▶ _Set exercise_
Show all lines from the listing below that contain "imported".

▶ _Data extract_
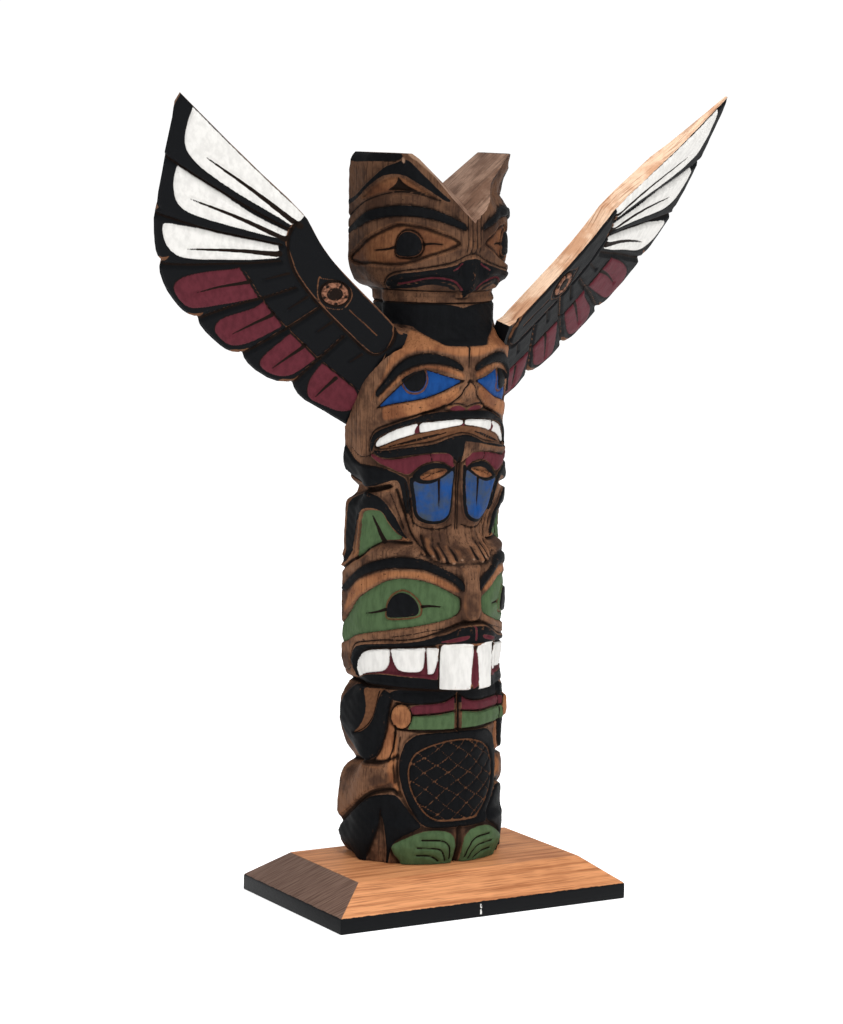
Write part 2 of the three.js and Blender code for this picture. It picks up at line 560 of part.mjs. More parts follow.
// Moves a point of the drawing to where it lies on one side's wing; only the right wing differs.
function handOf(side) {
  const { lift, drop, reach } = side > 0 ? rightHand : { lift: 0, drop: 0, reach: 0 };
  const [elbow, hand] = [66, 126]; // where the long feathers begin, and where the change is full
  return ([a, b]) => {
    const far = smooth((a - elbow) / (hand - elbow));
    const low = smooth((-b - 45) / 34); // the ends of the short feathers move less than the arm
    return [a + reach * far, b + lift * (1 - far) * (1 - 0.6 * low) + (drop * far * b) / (hand - elbow)];
  };
}

// From the board's plane to the object's frame; back is how far behind the front face.
function wingPlace(side, a, b, back) {
  const behind = new THREE.Vector3().crossVectors(board.up, board.out);
  const scale = pole.width / drawn.width;
  const base = new THREE.Vector3(board.origin[0] * scale, board.origin[1] * scale,
    plinth.height + ((board.origin[2] - drawn.footing) * pole.height) / drawn.height);
  const onFace = base.addScaledVector(board.out, a).addScaledVector(board.up, b);
  const place = onFace.addScaledVector(behind, back);
  return [place.x * side, place.y, place.z];
}

// A V-shaped trench along a line drawn on the board.
function trench(side, line, depth, width) {
  const over = 1; // its mouth stands this far clear of the face
  const half = (width / 2) * (1 + over / depth);
  const ring = line.map((point, k) => {
    const before = line[Math.max(0, k - 1)];
    const after = line[Math.min(line.length - 1, k + 1)];
    const [da, db] = [after[0] - before[0], after[1] - before[1]];
    const size = Math.hypot(da, db);
    const across = [(-db / size) * half, (da / size) * half];
    return [
      wingPlace(side, point[0] + across[0], point[1] + across[1], -over),
      wingPlace(side, point[0] - across[0], point[1] - across[1], -over),
      wingPlace(side, point[0], point[1], depth),
    ];
  });
  const last = ring[ring.length - 1];
  const triangles = [[ring[0][0], ring[0][2], ring[0][1]], [last[0], last[1], last[2]]];
  for (let k = 0; k + 1 < ring.length; k += 1) {
    for (let e = 0; e < 3; e += 1) {
      const [near, far] = [ring[k], ring[k + 1]];
      const f = (e + 1) % 3;
      triangles.push([near[e], near[f], far[e]], [near[f], far[f], far[e]]);
    }
  }
  return solid(triangles, side < 0);
}

// The sawn board before carving; grow makes it larger all round, for cutting its slot.
function wingBlank(side, grow) {
  const hand = handOf(side);
  const root = [wingOutline[wingOutline.length - 1], wingOutline[0]];
  const inner = root.map(([a, b]) => [a - wing.tenonOut - grow, b + wing.tenonUp]);
  const outline = [...wingOutline, ...inner].map(hand);
  const shape = new THREE.Shape(outline.map(([a, b]) => new THREE.Vector2(a, b)));
  const prism = new THREE.ExtrudeGeometry(shape, { depth: 1, bevelEnabled: false });
  const points = prism.attributes.position;
  const lowest = Math.min(...outline.map(([, b]) => b));
  const tip = Math.max(...outline.map(([a]) => a));
  for (let i = 0; i < points.count; i += 1) {
    const [a, b] = [points.getX(i), points.getY(i)];
    const behind = points.getZ(i) < 0.5;
    // the leading edge slopes back, and the board thins towards its feathers' ends and its tip
    const toTip = clamp((a - wing.tipFrom) / (tip - wing.tipFrom), 0, 1);
    const depth = wing.thickness - wing.thinning * clamp(b / lowest, 0, 1) - wing.tipThinning * toTip;
    const leading = behind && b > wingOutline[0][1] - 1 ? (wing.edgeBevel * depth) / wing.thickness : 0;
    points.setXYZ(i, ...wingPlace(side, a, b - leading + grow * Math.sign(b - lowest / 2),
      behind ? depth + grow : -grow));
  }
  return toManifold(prism, side < 0);
}

function wingSolid(side) {
  const hand = handOf(side);
  const cuts = [
    ...featherCuts.map((line) => trench(side, line.map(hand), wing.cut, wing.cut * 2)),
    trench(side, armRim.map(hand), wing.rimCut, wing.rimCut * 2),
  ];
  return cuts.reduce((carved, tool) => carved.subtract(tool), wingBlank(side, 0));
}

const finishes = {
  plinth: { color: 0xa8663f, roughness: 0.5, metalness: 0 },
  pole: { color: 0x8a5a40, roughness: 0.55, metalness: 0 },
  wing: { color: 0x2b2c30, roughness: 0.55, metalness: 0 },
};

function piece(name, geometry, finish) {
  const mesh = new THREE.Mesh(geometry, new THREE.MeshStandardMaterial(finish));
  mesh.name = name;
  return mesh;
}

const sides = [-1, 1];
const post = sides.reduce((cutSoFar, side) => cutSoFar.subtract(wingBlank(side, gap)),
  poleSolid().subtract(crownNotch()));

const totemPole = new THREE.Group();
totemPole.add(piece('plinth', plinthGeometry(), finishes.plinth));
totemPole.add(piece('pole', toGeometry(post), finishes.pole));
for (const side of sides) {
  totemPole.add(piece(side < 0 ? 'wing_left' : 'wing_right', toGeometry(wingSolid(side)), finishes.wing));
}

export default totemPole;
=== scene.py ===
# %% [markdown]
# # A souvenir totem pole
#
# The object is a small carved and painted post of three figures on a bevelled plinth, with a wing
# board let into each side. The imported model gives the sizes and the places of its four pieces. Here
# each piece is modelled again with its fine carving, and then stained and painted.

import math

import bmesh
import bpy
import numpy as np
from mathutils import Matrix, Vector


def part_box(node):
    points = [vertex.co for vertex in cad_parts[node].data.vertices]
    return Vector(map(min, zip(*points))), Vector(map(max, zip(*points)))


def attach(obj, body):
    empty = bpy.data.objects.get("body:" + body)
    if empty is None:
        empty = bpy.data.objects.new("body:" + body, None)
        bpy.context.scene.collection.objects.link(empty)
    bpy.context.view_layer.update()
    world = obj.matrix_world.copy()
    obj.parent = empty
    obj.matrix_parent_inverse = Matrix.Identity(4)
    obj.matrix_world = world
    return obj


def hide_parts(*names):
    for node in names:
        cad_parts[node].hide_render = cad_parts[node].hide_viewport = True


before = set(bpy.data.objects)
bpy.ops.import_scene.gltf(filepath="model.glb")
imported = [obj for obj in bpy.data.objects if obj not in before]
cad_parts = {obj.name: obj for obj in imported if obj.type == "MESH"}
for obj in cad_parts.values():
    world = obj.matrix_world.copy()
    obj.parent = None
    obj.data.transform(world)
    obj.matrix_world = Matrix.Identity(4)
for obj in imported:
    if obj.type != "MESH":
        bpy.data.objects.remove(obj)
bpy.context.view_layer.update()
MM = 0.001

# %% [markdown]
# ## The camera
#
# The photograph was taken from the object's front left and a little above, with a long lens. A place
# and two directions say where the camera stands and how it is turned, and it is made first, because
# every carved line is judged from here.

# %% Camera
LENS = 113.97  # on a sensor 36 mm high
CAMERA_PLACE = Vector((-0.7536, -1.2570, 0.3686))
CAMERA_RIGHT = Vector((0.86187, -0.50680, 0.01858))
CAMERA_UP = Vector((0.04949, 0.12052, 0.99149))

camera_data = bpy.data.cameras.new("camera")
camera_data.sensor_fit = "VERTICAL"
camera_data.sensor_height = 36
camera_data.lens = LENS
camera = bpy.data.objects.new("camera", camera_data)
bpy.context.scene.collection.objects.link(camera)
turn = Matrix((CAMERA_RIGHT, CAMERA_UP, CAMERA_RIGHT.cross(CAMERA_UP))).transposed().to_4x4()
camera.matrix_world = Matrix.Translation(CAMERA_PLACE) @ turn
bpy.context.scene.camera = camera
print("camera", [round(x, 3) for x in camera.matrix_world.translation])

# %% [markdown]
# ## Drawing on wood
#
# A carver pencils every eye, tooth and feather on the wood before cutting it. The same drawing serves
# here three times: it lifts the ground, it sinks the knife cuts, and it says where each paint goes.
# Shapes are drawn with few points and their corners are then cut twice, which rounds them; a point
# given twice stays sharp. A drawing is asked for heights and colours at the places of a mesh's points,
# all at once, as arrays.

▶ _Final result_
# board let into each side. The imported model gives the sizes and the places of its four pieces. Here
imported = [obj for obj in bpy.data.objects if obj not in before]
cad_parts = {obj.name: obj for obj in imported if obj.type == "MESH"}
for obj in imported:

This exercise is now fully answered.